Look, for example, at the benefits that players like Danny Welbeck, Chicharito, Will Keane and Tom Cleverley have derived from being around Michael Owen, Paul Scholes and Ryan Giggs.

Pirlo may have been written off by AC Milan, but not by his national coach. He was pivotal to Italy's ultimate win.

MANCHESTER, ENGLAND - NOVEMBER 22:   Bruno Cesar (C) of SL Benfica celebrates after team mate Pablo Aimar scored their second goal during the UEFA Champions League Group C match between Manchester United and SL Benfica at Old Trafford on November 22, 2011
Alex Livesey/Getty Images

United were well short of their normal standard in Europe last season and one of the reasons was Pablo Aimar, playing for Benfica. Scoring and conducting his teams orchestrated moves and original themes, he apparently made Sir Alex sit up and take notice.


Magic Rubs Off

The biggest challenge Sir Alex faces is balancing youth and experience in a rounded squad and building the next dynasty while winning trophies.

Chelsea and Liverpool have found that hard. Now they are both still rebuilding.

It seems beyond doubt that Sir Alex's top target this summer is Luka Modric, but at the moment, Real Madrid seem to have the drop on him. And surely Daniel Levy will let another of his stars go to the best club in the last two decades over his dead body?

Hazard has gone to Chelsea and may well have been a gamble too great to take at his tender age and on a salary of £100,000 a year after tax. He is not the new Paul Scholes.

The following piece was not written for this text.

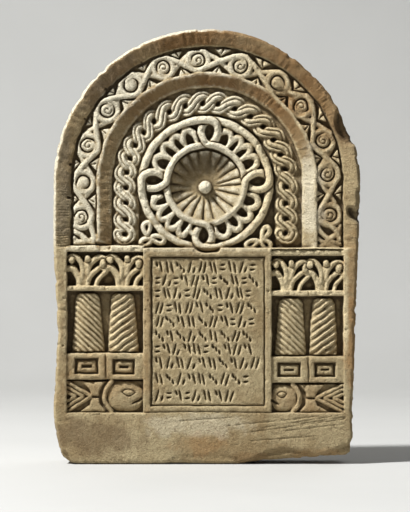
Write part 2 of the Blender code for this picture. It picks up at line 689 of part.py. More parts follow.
# The slab's outline
def slab_outline():
    """The worn outline, anticlockwise from the left end of the underside."""
    (a, b), (c, d) = FEET
    wave = UNDERSIDE_WAVE
    foot = points((a, 0), (b, 0), ((b + c) / 2, wave), (c, 0), (d, 0))
    right_end = RADIUS - SIDE_WEAR
    run = right_end - d
    rise = spline(points((d, 0), (d + 0.22 * run, CORNER_RISE * 0.42), (d + 0.5 * run, CORNER_RISE * 0.62),
                         (right_end - 0.014, CORNER_RISE)), 2)[1:]
    corner = points((right_end - 0.006, CORNER_RISE + 0.006), (right_end - 0.001, CORNER_RISE + 0.030))
    right = spline(points((right_end - 0.001, CORNER_RISE + 0.030), (right_end, SPRING * 0.24),
                          (RADIUS - 0.0095, SPRING * 0.45), (RADIUS - 0.006, SPRING * 0.66),
                          (RADIUS - 0.001, SPRING * 0.88), (RADIUS, SPRING)), 3)[1:-1]
    steps = round(math.pi / ARC_STEP)
    angle = math.pi * np.arange(steps + 1) / steps
    worn = RADIUS - 0.0048 * np.exp(-((np.degrees(angle) - 44) / 20) ** 2)
    arch = np.column_stack([worn * np.cos(angle), SPRING + worn * np.sin(angle)])
    left = spline(points((-RADIUS, SPRING), (-RADIUS, SPRING * 0.75), (LEFT_DIP - RADIUS, SPRING * 0.51),
                         (0.003 - RADIUS, SPRING * 0.30), (-RADIUS, SPRING * 0.20), (0.004 - RADIUS, SPRING * 0.11),
                         (0.016 - RADIUS, SPRING * 0.030), (0.036 - RADIUS, 0.0012)), 3)[1:]
    return np.vstack([foot, rise, corner, right, arch, left])


# Triangulation
def surface_depth(p, carving, outline):
    edge, _ = nearest(p, outline, True)
    depth = EDGE_BEVEL_DEPTH * (1 - np.clip(edge / (EDGE_BEVEL * 0.9), 0, 1))
    for form in carving:
        own = form.depth(p)
        depth = np.minimum(depth, own) if form.raised else np.maximum(depth, own)
    return depth


def visible_runs(line, shows):
    """The stretches of a line that show, each carried on to where the line passes under something."""
    seen = shows(line)
    ends = np.flatnonzero(seen[:-1] != seen[1:])
    extra = {}
    if len(ends):
        low = np.where(seen[ends, None], line[ends], line[ends + 1])
        high = np.where(seen[ends, None], line[ends + 1], line[ends])
        for _ in range(5):
            middle = (low + high) / 2
            good = shows(middle)[:, None]
            low, high = np.where(good, middle, low), np.where(good, high, middle)
        extra = dict(zip(ends, low))
    run = []
    for i, point in enumerate(line):
        if seen[i]:
            run.append(point)
        if i in extra:
            run.append(extra[i])
            if seen[i]:
                yield np.array(run)
                run = []
    if len(run) > 1:
        yield np.array(run)


def face_lines(carving, outline):
    for form in carving:
        def shows(p):
            return (np.abs(surface_depth(p, carving, outline) - form.depth(p)) < NEAR) & inside(p, outline)

        for line in form.lines():
            yield from visible_runs(line, shows)


def triangulate_face(carving, outline):
    """Vertices in the plane of the slab and triangles, with every drawn line kept as edges."""
    turned = normals(outline, True)
    bevel = outline + turned * EDGE_BEVEL
    lines = [closed_line(outline), closed_line(bevel)] + [run for run in face_lines(carving, outline) if len(run) > 1]
    placed, edges, index = [], [], {}
    for line in lines:
        ids = []
        for point in line:
            key = tuple(np.round(point / NEAR).astype(int))
            if key not in index:
                index[key] = len(placed)
                placed.append(point)
            if not ids or ids[-1] != index[key]:
                ids.append(index[key])
        edges += list(zip(ids, ids[1:]))
    vertices, _, faces, *_ = delaunay_2d_cdt([tuple(p) for p in placed], edges, [], 0, 1e-6)
    vertices = np.array([tuple(v) for v in vertices])
    faces = np.array([f for f in faces])
    centres = vertices[faces].mean(1)
    return vertices, faces[inside(centres, outline)]


def stele_mesh():
    outline = slab_outline()
    carving = [ArchSteps(), *scroll_frieze(), *guilloche(), *wreath(), *rosette(), *trefoils(), *side_panel(-1),
               *side_panel(1), *tablet(), *chips()]
    plan, faces = triangulate_face(carving, outline)
    depth = surface_depth(plan, carving, outline)
    model = bmesh.new()
    front = [model.verts.new((x, d - THICKNESS / 2, z)) for (x, z), d in zip(plan, depth)]
    for a, b, c in faces:
        model.faces.new((front[a], front[b], front[c]))
    rim = [e for e in model.edges if len(e.link_faces) == 1]
    wall = bmesh.ops.extrude_edge_only(model, edges=rim)["geom"]
    back = [v for v in wall if isinstance(v, bmesh.types.BMVert)]
    for v in back:
        v.co.y = THICKNESS / 2
    loop = [e for e in wall if isinstance(e, bmesh.types.BMEdge) and all(v in set(back) for v in e.verts)]
    bmesh.ops.contextual_create(model, geom=loop)
    bmesh.ops.delete(model, geom=[v for v in model.verts if not v.link_faces], context="VERTS")
    bmesh.ops.triangulate(model, faces=[f for f in model.faces if len(f.verts) > 4])
    bmesh.ops.recalc_face_normals(model, faces=model.faces)
    mesh = bpy.data.meshes.new("stele")
    model.to_mesh(mesh)
    model.free()
    return mesh


def limestone():
    material = bpy.data.materials.new("limestone")
    material.use_nodes = True
    shader = material.node_tree.nodes["Principled BSDF"]
    shader.inputs["Base Color"].default_value = STONE
    shader.inputs["Roughness"].default_value = 0.9
    shader.inputs["Metallic"].default_value = 0.0
    return material


def main():
    for old in list(bpy.data.objects):
        bpy.data.objects.remove(old)
    stele = bpy.data.objects.new("stele", stele_mesh())
    stele.data.materials.append(limestone())
    bpy.context.scene.collection.objects.link(stele)


main()
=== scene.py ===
"""Looks of the carved limestone stele: the relief as the photo shows it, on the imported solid's form.

The face is a height field: every motif is drawn on a fine grid as a depth below the front plane, then
worn, chipped and given its tool marks. The sides and the back are dressed more plainly.
"""
import math

import bpy
import numpy as np
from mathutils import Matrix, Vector
from mathutils.geometry import delaunay_2d_cdt


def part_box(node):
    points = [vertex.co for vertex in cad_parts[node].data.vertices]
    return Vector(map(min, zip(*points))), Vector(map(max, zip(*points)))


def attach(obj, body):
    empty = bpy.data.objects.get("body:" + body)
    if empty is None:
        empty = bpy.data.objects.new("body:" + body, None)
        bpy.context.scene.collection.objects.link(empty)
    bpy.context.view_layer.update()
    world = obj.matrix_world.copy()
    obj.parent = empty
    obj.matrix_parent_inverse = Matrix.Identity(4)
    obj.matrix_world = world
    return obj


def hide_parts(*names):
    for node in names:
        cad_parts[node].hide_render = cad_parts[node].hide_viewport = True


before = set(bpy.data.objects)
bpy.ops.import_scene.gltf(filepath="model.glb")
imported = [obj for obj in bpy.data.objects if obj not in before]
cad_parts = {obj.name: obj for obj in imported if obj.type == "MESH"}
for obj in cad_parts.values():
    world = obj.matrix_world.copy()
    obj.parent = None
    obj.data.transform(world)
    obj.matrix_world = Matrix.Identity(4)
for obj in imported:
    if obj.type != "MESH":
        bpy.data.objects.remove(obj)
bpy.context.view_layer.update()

LOW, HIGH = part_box("stele")
_, THICKNESS, HEIGHT = (high - low for low, high in zip(LOW, HIGH))

# The photo: metres to a pixel, and where the slab's middle and foot are in it
PIXEL = HEIGHT / 435.7
MIDDLE_PX = 207.0
FOOT_PX = 464.4

CELL = 0.0009
FACE_TRIANGLES = 150_000
OUTLINE_STEP = 0.0022
WALL_RINGS = 26
BACK_CELL = 0.0062

# The slab, as in the solid
RADIUS = 0.283
SPRING = 0.520
FEET = ((-0.207, -0.115), (0.012, 0.057))
UNDERSIDE_WAVE = 0.0022
CORNER_RISE = 0.017
SIDE_WEAR = 0.013
LEFT_DIP = 0.0062
EDGE_ROUND = 0.0052

# Levels and widths that the carving follows
ARCH_FOOT = 0.3983
LEG = SPRING - ARCH_FOOT
FRIEZE_OUT = 0.2525
FRIEZE_IN = 0.2035
FRIEZE_MID = 0.228
BAND_OUT = 0.198
FIELD_RADIUS = 0.1765

# Depths below the front plane
RIM_DEPTH = 0.0080
FRIEZE_FLOOR = 0.019
FRIEZE_TOP = 0.0095
FILLET_DEPTH = 0.0075
INNER_BAND_DEPTH = 0.017
FIELD_FLOOR = 0.031
GUILLOCHE_TOP = 0.0155
STRAND_TOP = 0.0125
WAVE_TOP = 0.0150
NICHE_FLOOR = 0.022
BLOCK_TOP = 0.003
LEAF_TOP = 0.005
FISH_TOP = 0.0045
TABLET_DEPTH = 0.0035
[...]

Shinji Kagaw isn't either, but that doesn't prevent the United boss from constructing a different type of team, built around 4-2-3-1. But who would be the two? 

Michael Carrick surely has at least two good seasons in him, but what if he is injured?

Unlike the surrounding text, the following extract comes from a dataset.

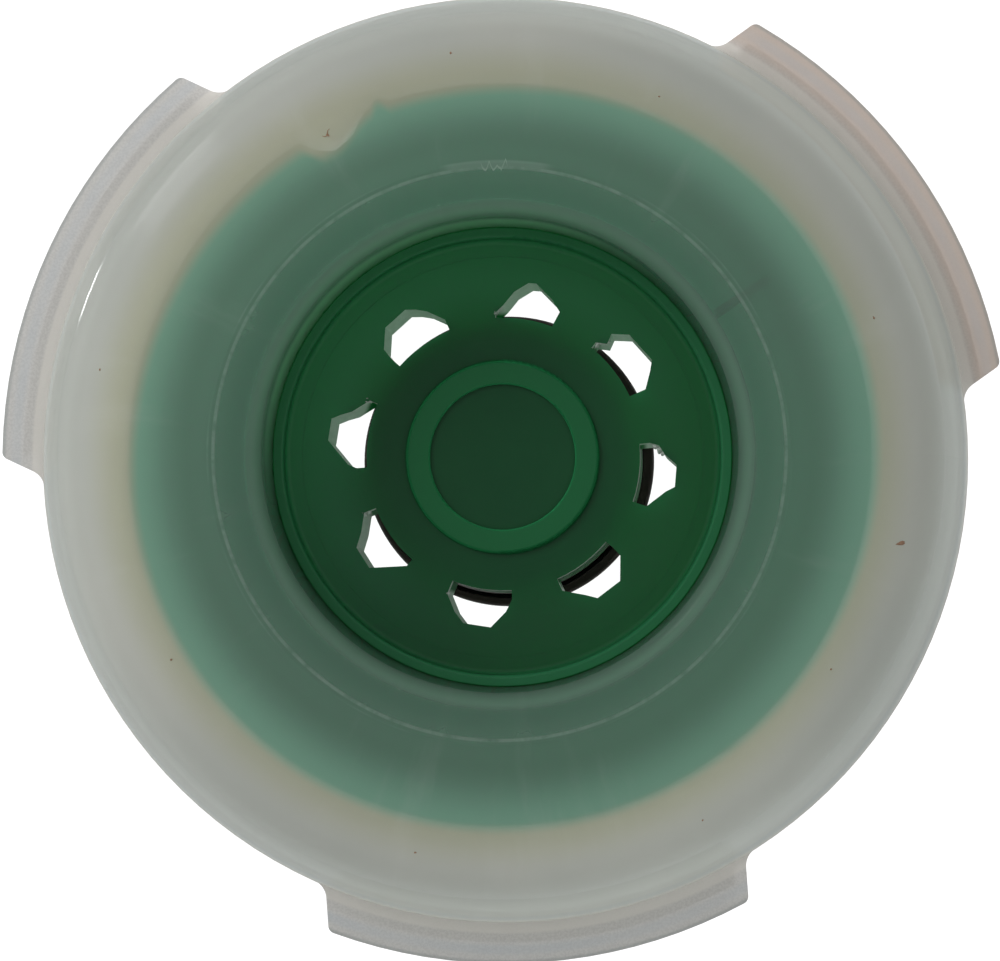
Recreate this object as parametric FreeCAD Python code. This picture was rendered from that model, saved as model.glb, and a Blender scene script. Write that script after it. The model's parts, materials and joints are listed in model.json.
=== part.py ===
import FreeCAD, Part
import math
import os

# Hanging dome trap for wasps, in millimetres.  The origin is the middle of the
# round entry mouth, level with the foot ring that the trap stands on, and +Z is up.
# Wasps climb the neck, pass the eight holes of the entry plate towards the bait
# cup, and drop into the ring-shaped catch bowl.  The clear lid turns off the bowl.

WALL = 1.5                      # general moulded wall

# Catch bowl
FOOT_IN = 39.2                  # flat land of the foot ring
FOOT_OUT = 40.4
NECK_BORE = 33.2
NECK_TOP = 30.0
NECK_FLOOR = 0.6                # the floor between neck and foot ring is raised a little
MOUTH_ROUND = 3.0
SHOULDER_R = 61.5               # where floor and side wall would meet if not rounded
SHOULDER_Z = 6.0
SHOULDER_ROUND = 13.0
RIM_R = 69.2
RIM_TOP = 58.5
RIM_BAND = 3.0                  # the wall is upright just below the rim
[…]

The future is about Kagawa, Cleverley, Nick Powell and Ryan Tunnicliffe; now that Paul Pogba is going. Assuming that Anderson is sold also, there is not enough proven midfield talent for Europe beyond the aging Scholes. Darren Fletcher may never return.

So, both for key Champions League matches and to nurture the future, Sir Alex surely wouldn't turn down two years of flair, brilliance and creativity from either of this mature, experienced pair.

To be fair, there is no chance Andrea Pirlo will come to Old Trafford. Even if he was available, there would be a queue starting at Paris St Germain and stretching all the way to China.

But Aimar showed the Scottish maestro he still has a trick or two and talent to burn.

While Cleverley and Powell can be blooded against the likes of QPR, Wigan and Reading, they can also be coached and transformed by the presence of the 'Old Masters'. 

Dario Gradi says Powell could be the best Academy product Crewe have produced in his 30 yearinvolvement. Tom Cleverley was raved about at the start of last season, and there are other "young guns" bursting to come through, like Davide Petrucci.

What better than to have Pirlo or Aimar seeding the United "hothouse" in the last couple of years of their celestial careers?